Another significant development of last year was the staging of the first truly international modern and contemporary art fair in Hong Kong, ART HK 08. This unexpectedly polished affair attracted some 20,000 visitors and grossed $20m in sales. Most importantly, it has proved a catalyst for a critical mass of auctions, gallery shows and debate that has sprung up around this year’s event. Six of the region’s auction-houses – from Japan, Singapore, Seoul and Taipei – are staging sales to coincide with the fair, some in Hong Kong for the first time. Seoul Auction’s $10m sale on May 15 offers anything from work by the esteemed Chinese master Sanyu to a Kusama “Venus” and Damien Hirst butterflies. It seems that the art trade in Asia as well as the west is looking to develop Hong Kong’s potential as a powerful regional art market hub.

Certainly this year there is a stronger international line-up of galleries – and artists. Notable newcomers among the 115 dealers from 24 countries are Tokyo’s two top contemporary art dealers, Tomio Koyama and SCAI The Bathhouse, London’s influential Lisson Gallery and White Cube, and international mega-dealer Gagosian. According to Gagosian’s Nick Simunovic, the gallery is also committed to opening a gallery in Hong Kong when it can find “the right kind of space at the right kind of location at the right price”. Another exhibitor, Ben Brown Fine Arts from London, is scheduled to open a space here in the autumn.

While last year’s fair seemed very much a Hong Kong rather than a Chinese event, this year that emphasis is set to change. “We wanted to raise awareness of the fair on the mainland and target that market,” explains director Magnus Renfrew. “We have done this through media partnerships and working with private collectors and institutions.” More mainland galleries are also taking a bow, including international players such as Galleria Continua, Galerie Urs Meile, Boers-Li Gallery and ShanghART.

It is not so much the still relatively few contemporary art collectors that are drawing dealers from east and west but the latent potential in the whole region’s still growing wealth. The Asia-Pacific region is home to around 20 per cent of the world’s high net worth individuals, and the numbers of its middle class are rising fast. This middle income group is expected to include at least 600m people in China alone by 2020. It has already brought a striking increase in demand for cultural experiences and art and design objects.

The government has expressed its desire to encourage this cultural economy and stimulate creativity, not least to further its stated ambition to turn itself into an innovation-orientated country by 2020. Made in China is to be supplanted by Created in China. According to Magnus Renfrew: “Asia will be playing a much more important role in all our lives. The art trade has recognised this and is taking a long-term view, but developing a strong contemporary art market here will take time and education.”

Education is one of the missions of the dynamic, young Hong Kong-based Asian Art Archive, a research centre of contemporary Asian art.
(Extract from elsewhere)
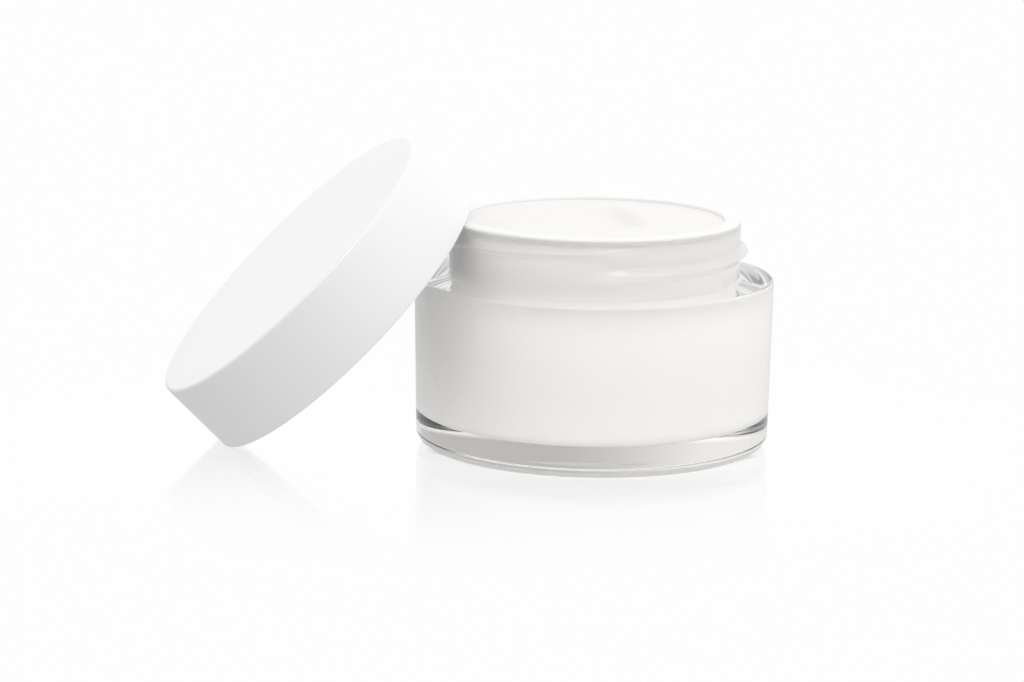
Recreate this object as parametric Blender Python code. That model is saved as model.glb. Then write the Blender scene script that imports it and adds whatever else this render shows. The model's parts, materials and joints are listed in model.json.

For last year’s fair, AAA ran an educational programme and organised an international conference initiating public debate about the nature and role of cultural districts in the light of the West Kowloon proposals. This year, another impressive series of “Backroom Conversations” continues the museum debate.

Intelligence Squared, the London-based global forum for intellectual and cultural debate, is also staging its inaugural debate in Asia during ART HK 09 on May 15. The motion “Finders, not keepers! Cultural treasures belong in their country of origin” is particularly topical in light of the continuing dispute over the looted Imperial Chinese bronzes sold from the collection of Yves Saint Laurent. There will be plenty to nourish the brain; as for the feast for the eyes, the fair flourishes the likes of Francis Bacon, Giacometti, Antony Gormley, Cai Guo-Qiang, Jitish Kallat, Anish Kapoor, Takashi Murakami, Gerhard Richter and Ai Weiwei.